Véronique Wilmart revient face à son ordinateur. Herbie a écrit des tubes planétaires « Future Schock » et « Rock It ».
L'ordinateur passe « Rock It » et Antoine improvise dessus au Fender. Démonstration du Vocoder par Antoine. Contrebasse et batterie le rejoignent.
« Chameleon ». Fender, basse et batterie. Ca groove moins que l'original mais ça groove.
Herbie a toujours été au carrefour des musiques. Il n'a jamais voulu se laisser enfermer dans un genre.
« Cantaloupe Island » retour au trio piano/contrebasse/batterie. Après le groove, le swing. Encore et toujours, la Mer éternelle et sans cesse recommencée.
Concert d'improvisation du groupe « Pierre et Marie Tuerie »
Après la leçon, l'improvisation.
Véronique Wilmart travaille avec l'électro acoustique.
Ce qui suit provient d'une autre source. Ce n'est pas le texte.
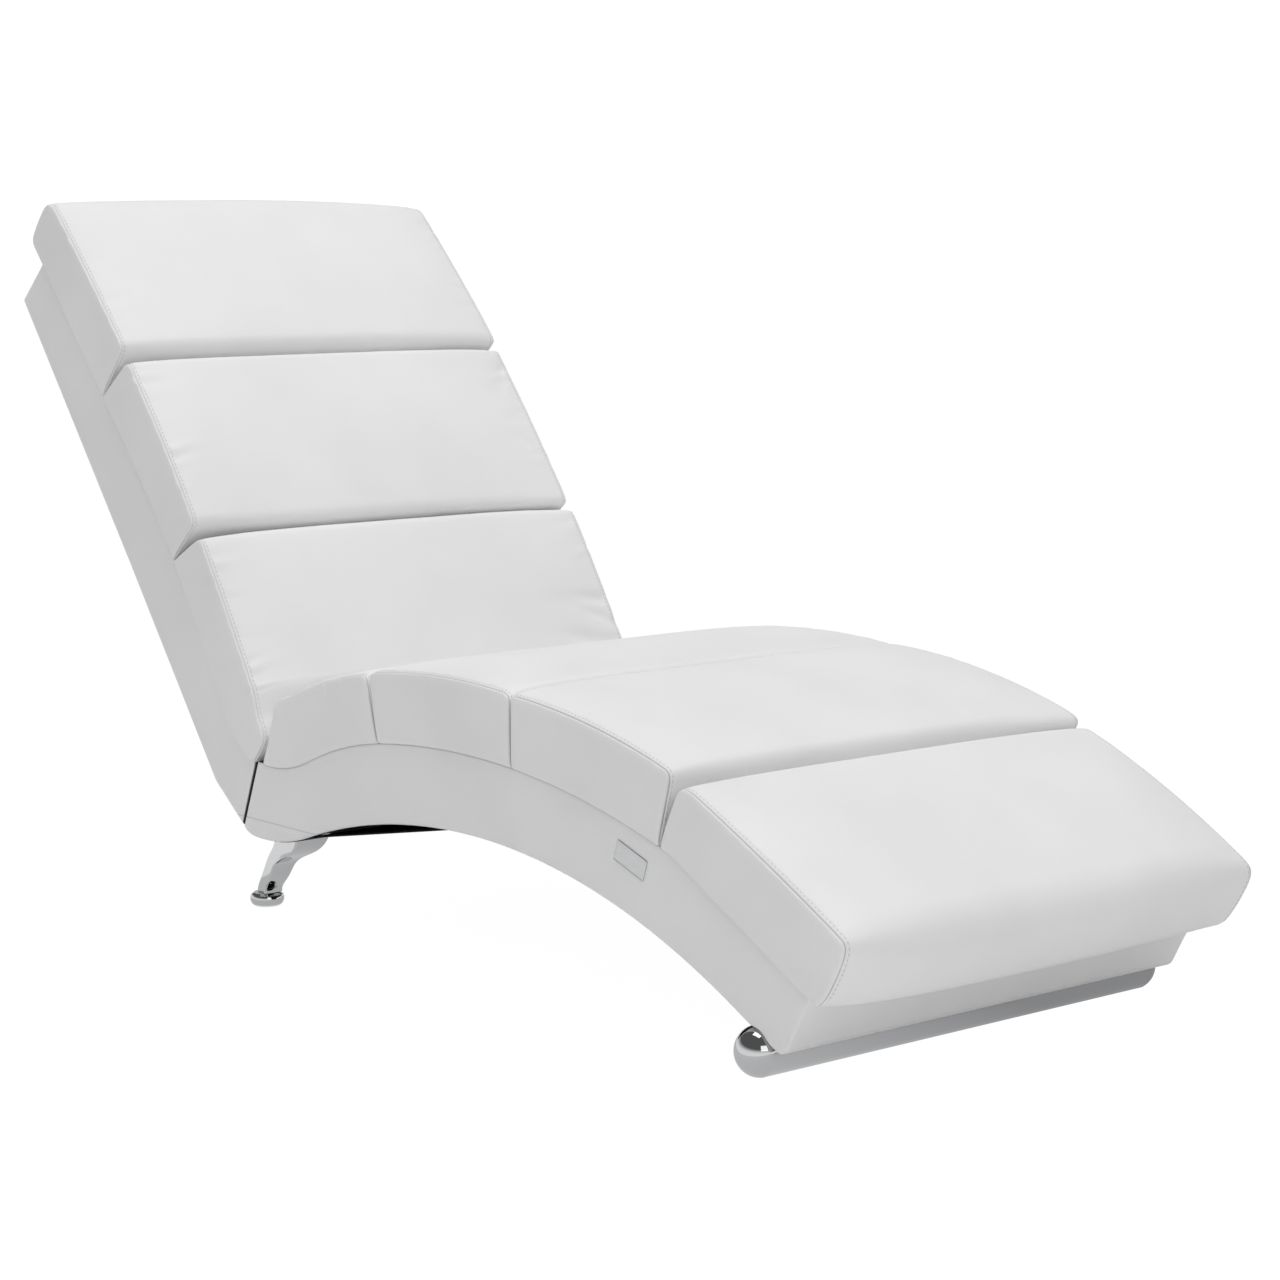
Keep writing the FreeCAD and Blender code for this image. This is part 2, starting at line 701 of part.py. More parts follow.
def make_cap():
    """Round-ended cap with a rim on the tube's end and a hollow plug inside it."""
    shoulder = half_tube + cap_rim
    crest = shoulder + cap_dome
    ball = (tube_radius ** 2 + cap_dome ** 2) / (2 * cap_dome)
    half_angle = math.asin(tube_radius / ball) / 2
    middle = Vector(ball * math.sin(half_angle), crest - ball + ball * math.cos(half_angle), 0)
    arc = Part.Arc(Vector(0, crest, 0), middle, Vector(tube_radius, shoulder, 0)).toShape()
    plug = bore_radius - tube_clearance
    plug_end = half_tube - cap_plug_length
    places = [
        Vector(tube_radius, shoulder, 0), Vector(tube_radius, half_tube, 0), Vector(plug, half_tube, 0),
        Vector(plug, plug_end, 0), Vector(plug - cap_plug_wall, plug_end, 0),
        Vector(plug - cap_plug_wall, half_tube, 0), Vector(0, half_tube, 0), Vector(0, crest, 0)]
    return turned(places, arc, along_y, tube_axis)


nodes["tube_cap_far"] = make_cap()
nodes["tube_cap_near"] = mirrored(make_cap())

# Rear legs, their thread inserts and the levelling glides
leg_y = half_base - leg_side_inset
leg_base = glide_thickness + leg_disc_gap
leg_top = leg_board_bottom - leg_plate_thickness
leg_foot_distance = leg_top_distance - leg_sweep
glide_x = leg_foot_distance - glide_set_back
glide_y = leg_y + glide_set_out


def leg_section(height_share, sweep_share, length_share, width_share):
    """Rounded rectangle across the leg at one share of its height."""
    centre = Vector(leg_foot_distance + leg_sweep * sweep_share, leg_y,
                    leg_base + (leg_top - leg_base) * height_share)
    length = leg_foot_length + (leg_top_length - leg_foot_length) * length_share
    width = leg_foot_width + (leg_top_width - leg_foot_width) * width_share
    return rounded_rectangle(centre, length, width, leg_edge)


leg_sections = zip(leg_height_shares, leg_sweep_shares, leg_length_shares, leg_width_shares)
leg_body = Part.makeLoft([leg_section(*shares) for shares in leg_sections], True, False)
leg_plate_length = leg_top_length + leg_plate_reach * 2
leg_plate_width = leg_top_width + leg_plate_lip * 2
leg_plate_outline = rounded_rectangle(
    Vector(leg_top_distance, leg_y, leg_top), leg_plate_length, leg_plate_width, leg_edge)
leg_plate = Part.Face(leg_plate_outline).extrude(up * leg_plate_thickness)
bore = glide_stud_radius + glide_bore_clearance
glide_seat = Vector(glide_x, glide_y, leg_base)
insert_space = rod(glide_seat, up, bore + insert_wall, insert_length)
stud_space = rod(glide_seat, up, bore, glide_stud_length + glide_bore_spare)
leg_insert = insert_space.cut(stud_space)
leg_screws = []
for turn_x in (-1, 1):
    for turn_y in (-1, 1):
        under = Vector(leg_top_distance + turn_x * (leg_plate_length / 2 - leg_screw_inset),
                       leg_y + turn_y * leg_screw_spacing / 2, leg_top - leg_screw_head)
        head = rod(under, up, leg_screw_head_radius, leg_screw_head)
        leg_screws.append(head.fuse(rod(under, up, leg_screw_radius, leg_screw_length)).removeSplitter())
rear_leg = cut_by(leg_body.fuse(leg_plate).removeSplitter().cut([insert_space, stud_space]), leg_screws)
leg_screws += [mirrored(screw) for screw in leg_screws]
nodes["rear_leg_far"] = rear_leg
nodes["rear_leg_near"] = mirrored(rear_leg)
nodes["leg_insert_far"] = leg_insert
nodes["leg_insert_near"] = mirrored(leg_insert)
nodes["leg_screws"] = Part.makeCompound(leg_screws)
nodes["leg_board"] = cut_by(leg_board, seat_screws + leg_screws)


def make_glide():
    """Disc with a swelling rim and a stud that screws up into the leg."""
    stud_top = glide_thickness + glide_stud_length
    arc = Part.Arc(Vector(glide_base_radius, 0, 0), Vector(glide_radius, 0, glide_swell_height),
                   Vector(glide_rim_radius, 0, glide_rim_height)).toShape()
    places = [
        Vector(glide_rim_radius, 0, glide_rim_height), Vector(glide_top_radius, 0, glide_thickness),
        Vector(glide_stud_radius, 0, glide_thickness), Vector(glide_stud_radius, 0, stud_top),
        Vector(0, 0, stud_top), Vector(0, 0, 0), Vector(glide_base_radius, 0, 0)]
    return turned(places, arc, up, Vector(glide_x, glide_y, 0))


nodes["glide_far"] = make_glide()
nodes["glide_near"] = mirrored(make_glide())

# Black cloth under the seat: straight from the heel to the arch, then along the arch
cloth_end = belly_length - toe_run + cloth_end_gap
cloth_edges = []
for height in (0.0, -cloth_thickness):
    cloth_edges += path_edges(belly_path, cloth_start, cloth_chord_start, height)
    cloth_edges += path_edges(belly_path, cloth_chord_end, cloth_end, height)
    cloth_edges.append(Part.makeLine(on_path(belly_path, cloth_chord_start, height),
                                     on_path(belly_path, cloth_chord_end, height)))
for distance in (cloth_start, cloth_end):
    cloth_edges.append(Part.makeLine(on_path(belly_path, distance),
                                     on_path(belly_path, distance, -cloth_thickness)))
half_cloth = half_base - cloth_edge_inset
gap_length = leg_plate_length + cloth_leg_margin * 2
gap_width = leg_plate_width + cloth_leg_margin * 2
leg_gap = Part.makeBox(gap_length, gap_width, overrun * 2)
leg_gap.translate(Vector(
    leg_top_distance - gap_length / 2, leg_y - gap_width / 2, leg_board_bottom - overrun * 2))
nodes["dust_cover"] = prism(cloth_edges, -half_cloth, half_cloth).cut([leg_gap, mirrored(leg_gap)])

# Bare label plate on the near side
plate = Part.Face(rounded_rectangle(Vector(0, 0, 0), plate_length, plate_height, plate_corner))
plate = plate.extrude(up * plate_thickness)
plate.rotate(Vector(0, 0, 0), Vector(1, 0, 0), 90)
plate_fall = plate_turn_degrees - math.degrees(heading_at(seat_path, plate_distance))
plate.rotate(Vector(0, 0, 0), along_y, plate_fall)
plate.translate(on_path(seat_path, plate_distance, -plate_depth, -half_base))
nodes["label_plate"] = plate

# Back frame
rear_stack = cover_skin + deck_thickness
back_side = back_region(-deck_thickness, rear_stack, cover_skin, half_inside, half_frame)
back_core = back_region(-deck_thickness, rear_stack, cover_skin, -half_inside, half_inside)
top_rail_rear = cover_skin + panel_thickness
top_rail_middle = (cover_skin + top_rail_rear) / 2
back_top_rail = path_block(back_path, cover_skin, top_rail_rear, 0.0, -back_depth_bend).common(back_core)
back_top_screws = frame_screws([
    on_path(back_path, top_rail_middle, -deck_thickness - frame_screw_edge),
    on_path(back_path, top_rail_middle, rear_stack + frame_screw_edge - back_depth_top)])
back_upper_rail, back_upper_screws = rail_with_screws(
    back_path, shoulder_at, -deck_thickness, rail_thickness)
back_lower_rail, back_lower_screws = rail_with_screws(
    back_path, lumbar_at, -deck_thickness, rail_thickness)
back_bottom_rail = joint_block(-overrun, joint_back_depth + overrun, -joint_gap - cover_skin, -back_face)
back_bottom_screws = frame_screws([
    joint_spot(distance, -joint_gap - rail_middle) for distance in (bolt_low_distance, bolt_high_distance)])
back_screws = back_top_screws + back_upper_screws + back_lower_screws + back_bottom_screws
back_cover = back_region(0.0, 0.0, 0.0, -half_base, half_base).cut(
    back_region(overrun / 2, cover_skin, cover_skin, -half_frame, half_frame))
nodes["back_rear_panel"] = back_region(-deck_thickness, cover_skin, cover_skin, -half_frame, half_frame).cut(
    back_region(-deck_thickness, rear_stack, cover_skin, -half_frame, half_frame))
nodes["back_deck"] = back_region(0.0, cover_skin, cover_skin, -half_frame, half_frame).cut(
    back_region(-deck_thickness, cover_skin, cover_skin, -half_frame, half_frame))
nodes["back_side_rail_far"] = cut_by(back_side, back_screws)
nodes["back_side_rail_near"] = cut_by(mirrored(back_side), back_screws)
nodes["back_top_rail"] = cut_by(back_top_rail, back_screws)
nodes["back_upper_rail"] = cut_by(back_upper_rail, back_screws)
nodes["back_lower_rail"] = cut_by(back_lower_rail, back_screws)
nodes["back_bottom_rail"] = cut_by(back_bottom_rail.common(back_core), back_screws + bolt_holes + nut_holes)
nodes["back_base_cover"] = cut_by(back_cover, bolt_holes)
nodes["back_frame_screws"] = Part.makeCompound(back_screws)

# Centre the whole lounger on the floor
rear_reach = on_path(back_path, 0.0, -back_depth_top).x
nose_reach = nodes["leg_cushion"].optimalBoundingBox().XMax
centre_shift = -(rear_reach + nose_reach) / 2
os.makedirs("parts", exist_ok=True)
for name, shape in nodes.items():
    shape.translate(Vector(centre_shift, 0, 0))
    shape.exportStep("parts/" + name + ".step")
    box = shape.BoundBox
    print(name, len(shape.Solids), shape.isValid(), round(shape.Volume), [round(value) for value in (
        box.XMin, box.XMax, box.YMin, box.YMax, box.ZMin, box.ZMax)])
print("pieces", len(nodes), "shift", round(centre_shift, 3))
print("half length", round(nose_reach + centre_shift, 3), "tube", round(tube_axis.x + centre_shift, 3))
print("glide", round(glide_x + centre_shift, 3), round(glide_y, 3))
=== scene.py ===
import math
import bpy
import numpy as np
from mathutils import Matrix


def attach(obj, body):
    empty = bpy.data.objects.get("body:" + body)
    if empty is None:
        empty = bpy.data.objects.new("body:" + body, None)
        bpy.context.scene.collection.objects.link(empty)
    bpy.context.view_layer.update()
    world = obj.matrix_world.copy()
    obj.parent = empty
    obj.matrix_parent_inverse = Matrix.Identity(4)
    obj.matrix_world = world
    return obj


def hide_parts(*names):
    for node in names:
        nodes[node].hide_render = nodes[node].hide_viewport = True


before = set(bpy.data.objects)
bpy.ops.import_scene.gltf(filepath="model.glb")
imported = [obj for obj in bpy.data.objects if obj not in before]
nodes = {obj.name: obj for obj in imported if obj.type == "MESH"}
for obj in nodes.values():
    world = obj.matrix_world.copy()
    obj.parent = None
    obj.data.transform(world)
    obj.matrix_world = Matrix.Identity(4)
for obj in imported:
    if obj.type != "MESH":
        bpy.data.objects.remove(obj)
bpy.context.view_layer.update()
millimetre = 0.001
cornerSteps = 9
allFaces = ("near", "far", "front", "rear", "bottom", "top")

# The side view that the solids have too, in mm and degrees: paths as runs of a length and a turn
sideView = {
    "shift": -273.854, "heel": 103.3, "lean": 68.0, "gap": 2.0,
    "seatDepth": 86.0, "seatStart": -8.6,
    "seatRuns": ((106.8, 32.0), (5.5, 0.0), (144.7, -15.9), (478.1, -24.2), (27.1, -10.8),
                 (208.3, 0.0)),
    "bellyStart": -45.9,
    "bellyRuns": ((21.5, 41.7), (107.5, 23.6), (294.2, -17.9), (457.2, -27.7), (82.0, 0.0)),
    "backDepth": 82.0, "backStart": -48.7,
    "backRuns": ((281.0, 1.3), (363.0, -14.3), (79.0, 36.5), (12.0, 0.0)),
    "tube": (611.135, 25.0), "tubeRadius": 25.3,
}


def layPath(start, heading, runs):
    # each run is an arc, or straight where its turn is nothing; its chord leads to where the next one starts
    length, turn = np.array(runs, float).T
    turn = np.radians(turn)
    heading = math.radians(heading) + np.cumsum(turn) - turn
    chord = length * np.sinc(turn / (2 * np.pi))
    stepX, stepZ = chord * np.cos(heading + turn / 2), chord * np.sin(heading + turn / 2)
    return {"x": start[0] + np.cumsum(stepX) - stepX, "z": start[1] + np.cumsum(stepZ) - stepZ,
            "heading": heading, "turn": turn, "length": length, "done": np.cumsum(length) - length,
            "total": length.sum()}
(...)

L'ordinateur est un nouvel instrument. Antoine Hervé nous explique l'échantillonnage. Du bruit on passe au son. Il faut accorder ces bruits pour en faire du son. D'un verre en cristal frappé, en ralentissant d'octave en octave, on obtiendra un gong. Aux musiciens de s'accorder avec l'ordinateur pour les harmonies et les rythmes.
J'entends des bruits de verre, d'eau, de métal. Le groupe la rejoint. Louis Moutin joue à mains nues sur sa batterie. C'est toujours là qu'il est le meilleur. Son de contrebasse plein, profond qui se détache des notes aigues de l'ordinateur. Retour à « Watermelon Man » au piano, une version revisitée, rafraîchie, rajeunie. Herbie Hancock peut être fier de ces petits Frenchies qui lui rendent hommage.
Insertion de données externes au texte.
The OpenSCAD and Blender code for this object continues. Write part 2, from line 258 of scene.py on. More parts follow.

Antoine Hervé s'amuse à sortir un son de guitare wah wah de son clavier. Il y ajoute sa voix au Vocoder. Le groupe reprend un air léger, dansant entrecoupé de sons électroniques étranges. Beaucoup de bruits d'ea en arrière plan. Petite citation de Thelonious Monk au Fender. Ca marche. Bataille entre le piano et l'ordinateur.
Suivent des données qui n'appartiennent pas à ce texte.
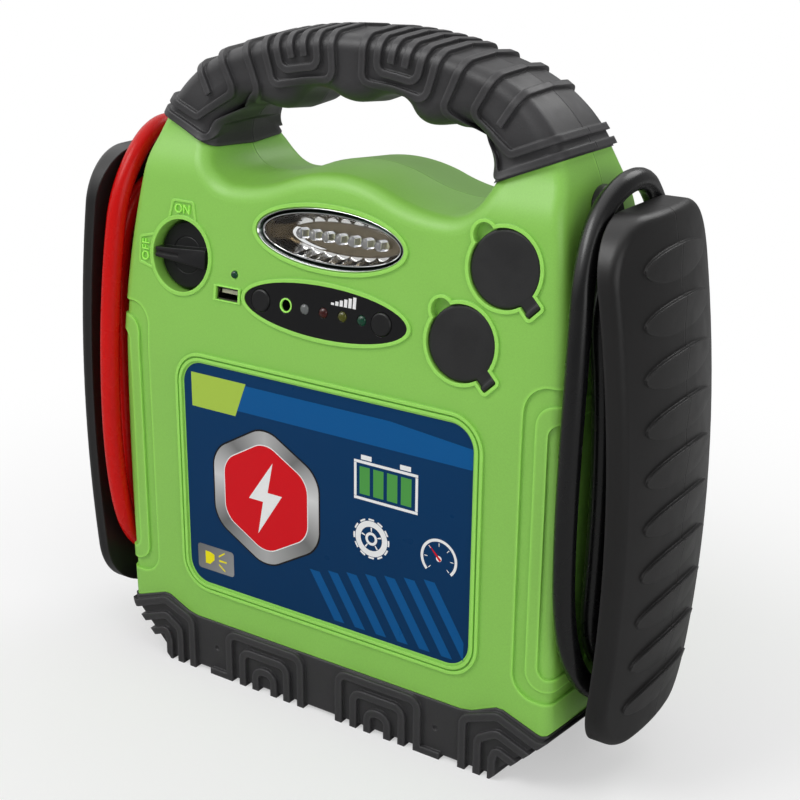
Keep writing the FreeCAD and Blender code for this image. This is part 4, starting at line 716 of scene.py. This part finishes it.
def dome(bm, place, radius, height, count=24, rings=8, flatten=1.0):
    """A short post with a round top that points along the place's own -Y."""
    rise = radius * flatten
    profile = [(0.0, 0.0), (radius, 0.0), (radius, -(height - rise))]
    for i in range(1, rings):
        turn = math.pi / 2 * i / rings
        profile.append((radius * math.cos(turn), -(height - rise) - rise * math.sin(turn)))
    spun(bm, profile + [(0.0, -height)], place, count)


bm = bmesh.new()
frames = bmesh.new()
for i in range(LED_COUNT):
    seat = LAMP @ Matrix.Translation((LED_PITCH * (i - 3) + LED_MIDDLE, PLATE_DEPTH - 0.0005, 0.0003))
    dome(bm, seat, 0.0027, 0.0060)
    slab(frames, [(0.6, -1.0), (0.8, -1.0), (0.8, 1.0), (0.6, 1.0)], -3.8, -0.1, seat)
leds = add_piece("lamp_led_domes", bm, led_resin, "case")
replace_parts(leds, "lamp_leds")
add_piece("lamp_led_frames", frames, frame_metal, "case")

LENS_SKIN = [(0.0030, 0.0016), (0.0038, 0.0011), (0.0070, 0.0006), (0.0160, 0.0002), (0.0280, 0.0)]
LENS_LOWER, LENS_THICK = 0.0018, 0.0010


def lens_rings(sink):
    """The ovals of one face of the lens, from its rim to its middle."""
    return [(LAMP_WIDE - inset, (LAMP_HIGH - LENS_LOWER) * (1 - inset / LAMP_WIDE), deep + sink, 0)
            for inset, deep in LENS_SKIN]


bm = bmesh.new()
oval_rings(bm, lens_rings(0.0)[::-1] + lens_rings(LENS_THICK))
bmesh.ops.transform(bm, matrix=LAMP, verts=bm.verts)
lens = add_piece("lamp_domed_lens", bm, clear, "case", 50)
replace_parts(lens, "lamp_lens")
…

C'était la dernière leçon de Jazz d'Antoine Hervé pour la saison 2008-2009. La prochaine aura lieu en octobre 2009 avec Médéric Collignon, trompinettiste et vocaliste et sera consacrée à Louis Armstrong. Celle de novembre 2009 sera consacrée au groupe Weather Report avec Stéphane Guillaume, saxophoniste. Celle de décembre 2009 au pianiste Keith Jarrett.